---- EXTRACTED INFORMATION
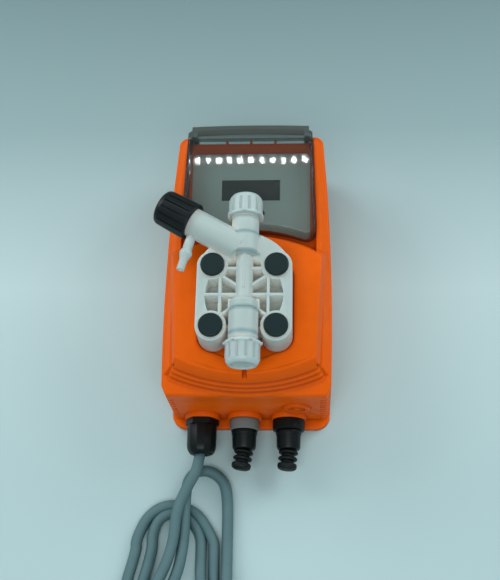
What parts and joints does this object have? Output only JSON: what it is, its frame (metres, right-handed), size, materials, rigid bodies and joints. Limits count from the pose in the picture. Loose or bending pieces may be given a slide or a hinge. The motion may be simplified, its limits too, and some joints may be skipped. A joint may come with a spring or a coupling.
{
  "type": "diaphragm metering pump",
  "caption": "Electromagnetic diaphragm metering pump with ribbed head, ball valves, bleed valve, smoked panel cover, cable gland and signal connectors.",
  "frame": {"origin": "on the flat back, on the middle line, 106 mm below the discharge end of the housing", "axes": "+Z out of the front, +Y toward the discharge valve, +X to the right seen from the front"},
  "size_m": [0.1613, 0.4254, 0.1291],
  "materials": {
    "housing": "satin orange moulding",
    "seal": "black seal rubber",
    "steel": "turned stainless steel",
    "panel": "grey membrane panel",
    "window": "dark clear window",
    "board_parts": "dark display module",
    "button": "dark grey keys",
    "board": "green circuit board",
    "smoked": "smoked clear cover",
    "steel_plate": "grey plate",
    "magnet": "plain magnet iron",
    "copper": "taped copper winding",
    "brass": "bronze bush",
    "white_rubber": "white faced diaphragm",
    "milky": "milky natural plastic",
    "milky_dark": "natural plastic",
    "nut": "translucent natural plastic",
    "cap": "blue-black satin caps",
    "knob": "black satin knob",
    "ceramic": "polished ceramic ball",
    "gland": "black gland",
    "connector": "black connector",
    "collar_grey": "grey collar",
    "collar_black": "black collar",
    "boot": "matte black bellows",
    "cord": "grey cord sheath",
    "plug": "grey moulded plug",
    "chrome": "plated pins"
  },
  "bodies": {
    "root": {"rear_shell": "housing", "front_shell": "housing", "shell_gasket": "seal", "shell_screws": "steel", "control_panel": "panel", "display_window": "window", "display_module": "board_parts", "circuit_board": "board", "cover_pins": "steel", "head_backplate": "steel_plate", "solenoid_yoke": "magnet", "solenoid_coil": "copper", "fixed_core": "magnet", "guide_bush": "brass", "return_spring": "steel", "diaphragm": "white_rubber", "pump_head": "milky", "head_bolts": "steel", "head_washers": "steel", "bolt_caps": "cap", "bleed_o_ring": "seal", "discharge_valve_body": "milky", "discharge_seat": "milky_dark", "discharge_insert": "milky_dark", "discharge_o_ring": "seal", "suction_valve_body": "milky", "suction_seat": "milky_dark", "suction_insert": "milky_dark", "suction_o_ring": "seal", "gland_body": "gland", "gland_seal": "seal", "gland_nut": "gland", "gland_locknut": "gland", "input_socket": "connector", "input_collar": "collar_grey", "input_plug": "connector", "input_boot": "boot", "level_socket": "connector", "level_collar": "collar_black", "level_plug": "connector", "level_boot": "boot", "power_cord": "cord", "cord_coil": "cord", "mains_plug": "plug", "plug_pins": "chrome"},
    "cover": {"smoked_cover": "smoked"},
    "key_left": {"button_left": "button"},
    "key_centre": {"button_centre": "button"},
    "key_right": {"button_right": "button"},
    "rod": {"plunger": "magnet", "push_rod": "steel", "diaphragm_insert": "steel"},
    "bleed_stem": {"bleed_spindle": "milky_dark"},
    "bleed_cap": {"bleed_knob": "knob"},
    "outlet_nut": {"discharge_nut": "nut"},
    "inlet_nut": {"suction_nut": "nut"},
    "outlet_ball": {"discharge_ball": "ceramic"},
    "inlet_ball": {"suction_ball": "ceramic"}
  },
  "joints": [
    {"name": "cover_hinge", "type": "hinge", "parent": "root", "child": "cover", "pos_m": [0, 0.1043, 0.07], "axis": [-1, 0, 0], "range_deg": [0, 6]},
    {"name": "key_left_press", "type": "slide", "parent": "root", "child": "key_left", "axis": [0, 0, -1], "range_m": [0, 0.0008], "stiffness_N_per_m": 500},
    {"name": "key_centre_press", "type": "slide", "parent": "root", "child": "key_centre", "axis": [0, 0, -1], "range_m": [0, 0.0008], "stiffness_N_per_m": 500},
    {"name": "key_right_press", "type": "slide", "parent": "root", "child": "key_right", "axis": [0, 0, -1], "range_m": [0, 0.0008], "stiffness_N_per_m": 500},
    {"name": "stroke", "type": "slide", "parent": "root", "child": "rod", "axis": [0, 0, 1], "range_m": [0, 0.0012], "stiffness_N_per_m": 2000, "deforming": ["return_spring"]},
    {"name": "bleed_lift", "type": "slide", "parent": "root", "child": "bleed_stem", "axis": [-0.866, 0.5, 0], "range_m": [0, 0.00075]},
    {"name": "bleed_turn", "type": "hinge", "parent": "bleed_stem", "child": "bleed_cap", "pos_m": [-0.04936, 0.0187, 0.115], "axis": [-0.866, 0.5, 0], "range_deg": [0, 180]},
    {"name": "outlet_nut_turn", "type": "hinge", "parent": "root", "child": "outlet_nut", "pos_m": [0, 0.0154, 0.115], "axis": [0, 1, 0], "continuous": true},
    {"name": "inlet_nut_turn", "type": "hinge", "parent": "root", "child": "inlet_nut", "pos_m": [0, -0.0788, 0.115], "axis": [0, -1, 0], "continuous": true},
    {"name": "outlet_ball_lift", "type": "slide", "parent": "root", "child": "outlet_ball", "axis": [0, 1, 0], "range_m": [0, 0.0015]},
    {"name": "inlet_ball_lift", "type": "slide", "parent": "root", "child": "inlet_ball", "axis": [0, 1, 0], "range_m": [0, 0.0015]}
  ],
  "couplings": [
    {"joint": "bleed_lift", "follows": "bleed_turn", "m_per_rad": 0.00023873}
  ]
}
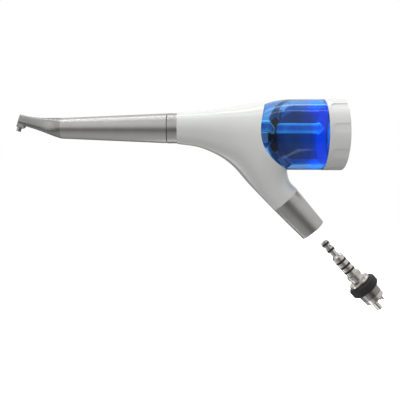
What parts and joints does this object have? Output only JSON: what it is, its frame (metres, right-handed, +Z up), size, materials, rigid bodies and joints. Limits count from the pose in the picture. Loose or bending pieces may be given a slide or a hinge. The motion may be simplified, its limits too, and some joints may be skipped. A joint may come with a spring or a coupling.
{
  "type": "air-polishing dental handpiece",
  "caption": "Air-polishing dental handpiece with a swivelling bent nozzle, a clear powder bowl under a screw cap, and a pull-out quick coupling at its rear arm.",
  "frame": {"origin": "on the handle axis, at the joint face between the housing and its front collar", "axes": "+X along the handle axis towards the bowl's cap, +Z up, so that the rear arm slopes down and to +X; the part is symmetric about Y = 0 apart from the tube ends"},
  "size_m": [0.221, 0.0424, 0.1259],
  "materials": {
    "white_plastic": "gloss white",
    "cap_plastic": "smooth white",
    "satin_metal": "satin",
    "sleeve_metal": "satin",
    "head_metal": "satin",
    "rear_metal": "satin",
    "clear_blue": "clear blue",
    "clear_blue_pipe": "clear blue",
    "rubber": "matte black",
    "steel": "bright",
    "brass": "turned",
    "nickel": "bright nickel",
    "barrel_nickel": "bright nickel",
    "black_ring": "matte black",
    "carbide": "ground"
  },
  "bodies": {
    "handpiece": {"housing_shell": "white_plastic", "front_collar": "satin_metal", "front_socket": "brass", "powder_bowl": "clear_blue", "bowl_ring": "steel", "manifold_gasket": "rubber", "manifold": "brass", "valve_seat": "brass", "valve_spring": "steel", "riser_pipe": "clear_blue_pipe", "intake_tip": "clear_blue_pipe", "mixing_tube": "steel", "air_tube": "steel", "water_tube": "steel", "rear_sleeve": "rear_metal", "rear_socket": "brass", "lock_ring": "brass"},
    "nozzle": {"front_sleeve": "sleeve_metal", "nozzle_plug": "brass", "nozzle_seals": "rubber", "snap_ring": "steel", "nozzle_head": "head_metal", "powder_tube": "steel", "jacket_tube": "steel", "jet_insert": "carbide"},
    "cap_seal": {"cap_seal": "rubber"},
    "cap": {"cap": "cap_plastic"},
    "latch_ring": {"latch_ring": "steel"},
    "coupling": {"coupling_spigot": "nickel", "tip_seals": "rubber", "barrel_seals": "rubber", "knurl_band": "nickel", "ring_retainer": "nickel", "coupling_barrel": "barrel_nickel", "exhaust_tube": "nickel", "supply_tubes": "nickel"},
    "adjust_ring": {"adjust_ring": "black_ring"},
    "valve_ball": {"valve_ball": "steel"}
  },
  "joints": [
    {"name": "nozzle_swivel", "type": "hinge", "parent": "handpiece", "child": "nozzle", "pos_m": [0, 0, 0], "axis": [1, 0, 0], "continuous": true},
    {"name": "cap_travel", "type": "slide", "parent": "handpiece", "child": "cap_seal", "axis": [1, 0, 0], "range_m": [0, 0.006]},
    {"name": "cap_turn", "type": "hinge", "parent": "cap_seal", "child": "cap", "pos_m": [0.09, 0, -0.0039], "axis": [1, 0, 0], "range_deg": [0, 720.5]},
    {"name": "coupling_swivel", "type": "hinge", "parent": "handpiece", "child": "latch_ring", "pos_m": [0.07615, 0, -0.05518], "axis": [0.6717, 0, -0.7408], "continuous": true},
    {"name": "coupling_slide", "type": "slide", "parent": "latch_ring", "child": "coupling", "axis": [0.6717, 0, -0.7408], "range_m": [-0.0417, 0]},
    {"name": "adjust_ring_turn", "type": "hinge", "parent": "coupling", "child": "adjust_ring", "pos_m": [0.11185, 0, -0.09455], "axis": [0.6717, 0, -0.7408], "range_deg": [-90, 90]},
    {"name": "valve_lift", "type": "slide", "parent": "handpiece", "child": "valve_ball", "axis": [0, 0, 1], "range_m": [0, 0.0008], "stiffness_N_per_m": 10, "springref_m": -0.0005, "deforming": ["valve_spring"]}
  ],
  "couplings": [
    {"joint": "cap_turn", "follows": "cap_travel", "rad_per_m": 2094.4}
  ]
}
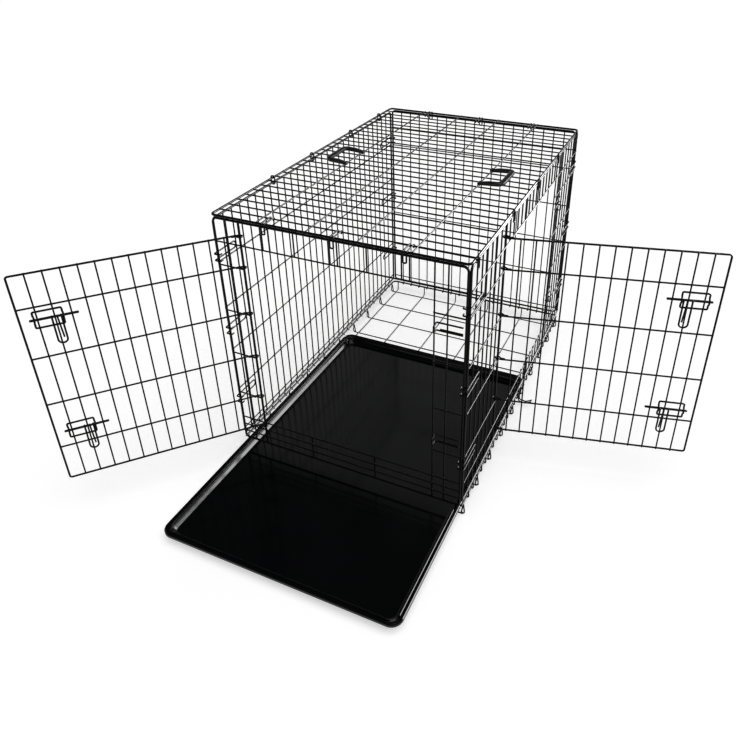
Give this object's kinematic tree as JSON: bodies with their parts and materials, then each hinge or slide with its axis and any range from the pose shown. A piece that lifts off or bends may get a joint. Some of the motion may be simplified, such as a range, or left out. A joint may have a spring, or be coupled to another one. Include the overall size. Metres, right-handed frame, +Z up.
{
  "type": "folding pet crate",
  "caption": "Folding wire pet crate with a front door and a side door on slide bolts, a lift-up top with swinging carry handles, a drop-in back and a slide-out tray.",
  "frame": {"origin": "middle of the flat under the floor basket's fifth cross wire from the front, on the ground, halfway between the two sides", "axes": "+X towards the side with the side door, -Y out through the front door, +Z up"},
  "size_m": [1.2572, 1.2289, 0.6643],
  "materials": {
    "black_wire": "satin black powder coat on steel wire",
    "tray_plastic": "glossy black moulded plastic",
    "handle_plastic": "smooth black moulded plastic"
  },
  "bodies": {
    "crate": {"floor_basket": "black_wire", "left_side_panel": "black_wire", "right_side_frame": "black_wire", "right_front_grille": "black_wire", "right_rear_grille": "black_wire", "right_header": "black_wire", "right_sill": "black_wire", "front_frame": "black_wire", "front_left_grille": "black_wire", "front_right_grille": "black_wire", "front_header": "black_wire", "front_sill": "black_wire", "front_upper_keeper": "black_wire", "front_lower_keeper": "black_wire", "side_upper_keeper": "black_wire", "side_lower_keeper": "black_wire"},
    "tray": {"tray": "tray_plastic"},
    "back_panel": {"back_panel": "black_wire"},
    "top_panel": {"top_panel": "black_wire", "top_front_hook_1": "black_wire", "top_front_hook_2": "black_wire", "top_front_hook_3": "black_wire", "top_back_hook_1": "black_wire", "top_back_hook_2": "black_wire", "top_back_hook_3": "black_wire", "top_right_hook_1": "black_wire", "top_right_hook_2": "black_wire", "top_right_hook_3": "black_wire", "top_right_hook_4": "black_wire", "top_right_hook_5": "black_wire", "top_hinge_loop_1": "black_wire", "top_hinge_loop_2": "black_wire", "top_hinge_loop_3": "black_wire", "top_hinge_loop_4": "black_wire"},
    "left_carry_handle": {"left_carry_handle": "handle_plastic"},
    "right_carry_handle": {"right_carry_handle": "handle_plastic"},
    "fold_hook": {"fold_hook": "black_wire"},
    "front_door": {"front_door": "black_wire", "front_upper_guide": "black_wire", "front_lower_guide": "black_wire"},
    "front_upper_bolt": {"front_upper_bolt": "black_wire"},
    "front_upper_bolt_handle": {"front_upper_bolt_handle": "black_wire"},
    "front_lower_bolt": {"front_lower_bolt": "black_wire"},
    "front_lower_bolt_handle": {"front_lower_bolt_handle": "black_wire"},
    "side_door": {"side_door": "black_wire", "side_upper_guide": "black_wire", "side_lower_guide": "black_wire"},
    "side_upper_bolt": {"side_upper_bolt": "black_wire"},
    "side_upper_bolt_handle": {"side_upper_bolt_handle": "black_wire"},
    "side_lower_bolt": {"side_lower_bolt": "black_wire"},
    "side_lower_bolt_handle": {"side_lower_bolt_handle": "black_wire"}
  },
  "joints": [
    {"name": "front_door_hinge", "type": "hinge", "parent": "crate", "child": "front_door", "pos_m": [-0.2233, -0.39856, 0.35], "axis": [0, 0, -1], "range_deg": [-131.9, 18.1]},
    {"name": "front_upper_bolt_slide", "type": "slide", "parent": "front_door", "child": "front_upper_bolt", "axis": [-0.6678, -0.7443, 0], "range_m": [0, 0.028]},
    {"name": "front_upper_bolt_turn", "type": "hinge", "parent": "front_upper_bolt", "child": "front_upper_bolt_handle", "pos_m": [-0.48145, -0.66605, 0.505], "axis": [0.6678, 0.7443, 0], "range_deg": [0, 90]},
    {"name": "front_lower_bolt_slide", "type": "slide", "parent": "front_door", "child": "front_lower_bolt", "axis": [-0.6678, -0.7443, 0], "range_m": [0, 0.028]},
    {"name": "front_lower_bolt_turn", "type": "hinge", "parent": "front_lower_bolt", "child": "front_lower_bolt_handle", "pos_m": [-0.48145, -0.66605, 0.221], "axis": [0.6678, 0.7443, 0], "range_deg": [0, 90]},
    {"name": "side_door_hinge", "type": "hinge", "parent": "crate", "child": "side_door", "pos_m": [0.292, -0.17861, 0.35], "axis": [0, 0, -1], "range_deg": [-76.7, 73.3]},
    {"name": "side_upper_bolt_slide", "type": "slide", "parent": "side_door", "child": "side_upper_bolt", "axis": [0.9732, 0.23, 0], "range_m": [0, 0.028]},
    {"name": "side_upper_bolt_turn", "type": "hinge", "parent": "side_upper_bolt", "child": "side_upper_bolt_handle", "pos_m": [0.65664, -0.10628, 0.505], "axis": [-0.9732, -0.23, 0], "range_deg": [0, 90]},
    {"name": "side_lower_bolt_slide", "type": "slide", "parent": "side_door", "child": "side_lower_bolt", "axis": [0.9732, 0.23, 0], "range_m": [0, 0.028]},
    {"name": "side_lower_bolt_turn", "type": "hinge", "parent": "side_lower_bolt", "child": "side_lower_bolt_handle", "pos_m": [0.65664, -0.10628, 0.221], "axis": [-0.9732, -0.23, 0], "range_deg": [0, 90]},
    {"name": "tray_slide", "type": "slide", "parent": "crate", "child": "tray", "axis": [0, -1, 0], "range_m": [-0.327, 0.4]},
    {"name": "top_panel_hinge", "type": "hinge", "parent": "crate", "child": "top_panel", "pos_m": [-0.292, 0, 0.64], "axis": [0, -1, 0], "range_deg": [0, 110]},
    {"name": "left_carry_handle_turn", "type": "hinge", "parent": "top_panel", "child": "left_carry_handle", "pos_m": [-0.1752, 0.0325, 0.6543], "axis": [0, 1, 0], "range_deg": [0, 165]},
    {"name": "right_carry_handle_turn", "type": "hinge", "parent": "top_panel", "child": "right_carry_handle", "pos_m": [0.1752, 0.0325, 0.6543], "axis": [0, -1, 0], "range_deg": [0, 165]},
    {"name": "back_panel_hinge", "type": "hinge", "parent": "crate", "child": "back_panel", "pos_m": [0, 0.49444, 0.036], "axis": [1, 0, 0], "range_deg": [0, 90]},
    {"name": "fold_hook_turn", "type": "hinge", "parent": "crate", "child": "fold_hook", "pos_m": [0.292, 0.0479, 0.048], "axis": [0, -1, 0], "range_deg": [0, 90]}
  ]
}
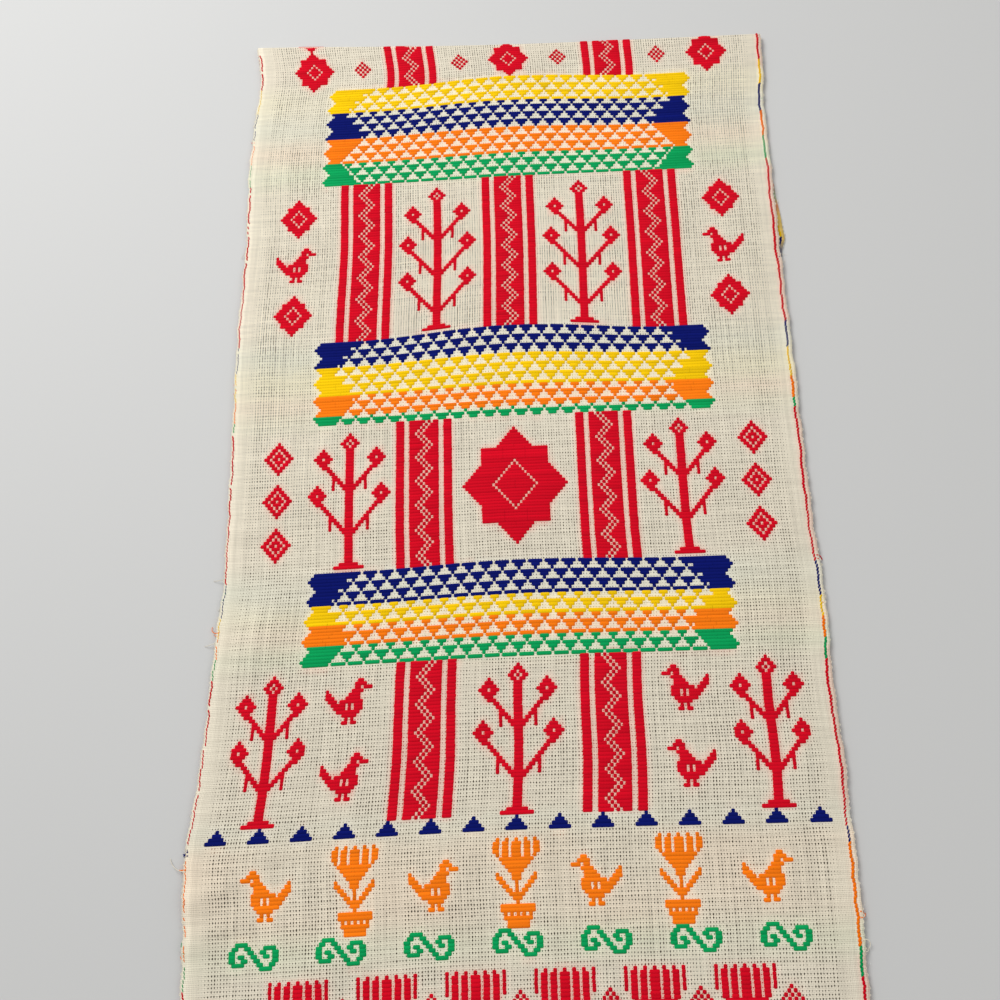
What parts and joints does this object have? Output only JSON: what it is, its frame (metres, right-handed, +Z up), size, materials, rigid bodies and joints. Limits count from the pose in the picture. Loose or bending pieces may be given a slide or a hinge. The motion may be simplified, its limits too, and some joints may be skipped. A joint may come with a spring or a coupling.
{
  "type": "woven table runner",
  "caption": "Cotton table runner with brocaded bands and figures, folded once across its width and lying flat with its fold at the far end.",
  "frame": {"origin": "middle of the folded runner's footprint, on the surface that it lies on", "axes": "+X across the runner to the right, +Y along it towards its fold, +Z up out of its face"},
  "size_m": [0.3546, 0.6999, 0.0055],
  "materials": {
    "cotton": "undyed coarse plain-weave cotton, matt, brocaded with red, yellow, orange, green and navy yarn"
  },
  "bodies": {
    "root": {"runner_cloth": "cotton"}
  },
  "joints": []
}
--------
GIVEN EXERCISE: Of all the lines in the entries, how many contain the word "that"? Give only the number.

CORRECT OUTPUT: 3